Frequently Asked Questions
Is The Rainseekers a novel or a novella and does the short length feel complete?
At just under five hours, it is closer to novella length. Most positive reviewers describe it as feeling complete and satisfying, while one critical reviewer found the documentary premise underexploited given the available runtime. The length is appropriate to what Kressel is trying to accomplish, but some readers will want more.
How important is the Mars setting to the story or could this have been set anywhere?
The setting is integral. Kressel’s worldbuilding gives the Mars landscape specific character, and the occasion of witnessing the first rain on a terraformed planet is not incidental. The terraformation backstory and the physical demands of the expedition are woven into the character portraits throughout.

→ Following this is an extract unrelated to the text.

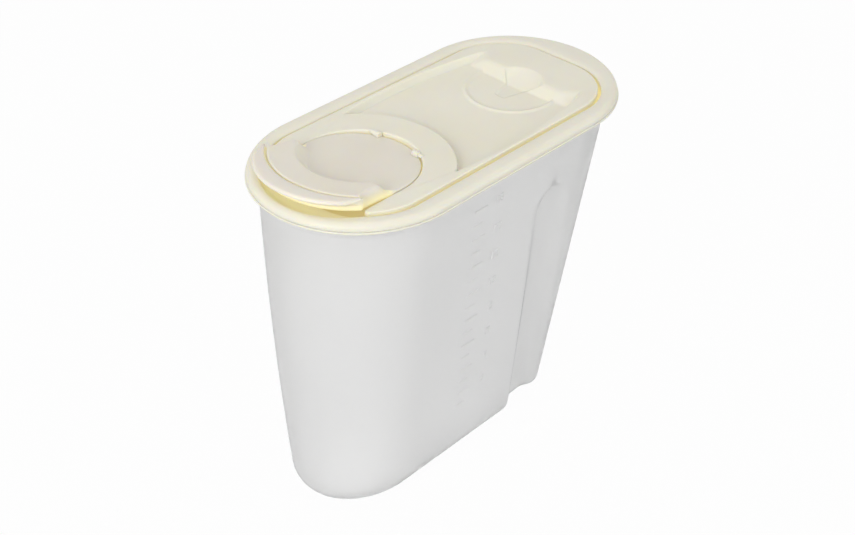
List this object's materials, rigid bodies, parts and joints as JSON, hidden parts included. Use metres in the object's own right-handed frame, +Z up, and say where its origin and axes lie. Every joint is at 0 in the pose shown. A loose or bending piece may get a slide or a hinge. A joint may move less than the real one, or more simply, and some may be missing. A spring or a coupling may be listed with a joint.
{
  "type": "cereal container with flip spout",
  "caption": "Tapered dry food container with a press-on lid and a hinged pour spout flap that folds back into a recess.",
  "frame": {"origin": "on the floor, below the middle of the lid", "axes": "+X along the lid from the spout to the rear block, -Y to the side with the level scale, +Z up"},
  "size_m": [0.22, 0.11, 0.2029],
  "materials": {
    "container_body": "milky translucent, satin",
    "container_rim": "milky translucent, satin",
    "level_scale": "milky translucent, satin",
    "lid_rim": "cream, fine satin",
    "seal_channel": "cream, fine satin",
    "lid_panel": "cream, fine satin",
    "finger_scoop": "cream, fine satin",
    "spout_pan": "cream, fine satin",
    "flap_plate": "cream, fine satin",
    "flap_lip": "cream, fine satin",
    "flap_plug": "cream, fine satin",
    "hinge_pins": "cream, fine satin"
  },
  "bodies": {
    "container": {"container_body": "container_body", "container_rim": "container_rim", "level_scale": "level_scale"},
    "lid": {"lid_rim": "lid_rim", "seal_channel": "seal_channel", "lid_panel": "lid_panel", "finger_scoop": "finger_scoop", "spout_pan": "spout_pan"},
    "flap": {"flap_plate": "flap_plate", "flap_lip": "flap_lip", "flap_plug": "flap_plug", "hinge_pins": "hinge_pins"}
  },
  "joints": [
    {"name": "lid_lift", "type": "slide", "parent": "container", "child": "lid", "axis": [0, 0, 1], "range_m": [0, 0.03]},
    {"name": "flap_hinge", "type": "hinge", "parent": "lid", "child": "flap", "pos_m": [-0.0305, 0, 0.1916], "axis": [0, 1, 0], "range_deg": [-4.3, 168]}
  ]
}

Does Elena Rey’s narration handle the shifting between Sakunja’s frame story and the expedition members’ stories effectively?
Yes. Reviewers who engaged positively with the book describe the experience as immersive, which suggests the narration maintains continuity through the structural shifts. The documentary format requires a narrator who can hold multiple voices without the story fragmenting, and Rey manages this.
How does Sakunja Salazar’s recovery arc intersect with the expedition’s goal of witnessing rain on Mars?
The parallels are thematic rather than plot-mechanical. Sakunja is learning to be a witness rather than a subject, and the expedition asks all its members to open themselves to an experience rather than to accomplish one. Her personal journey and the collective journey rhyme without the book making the connection too explicit.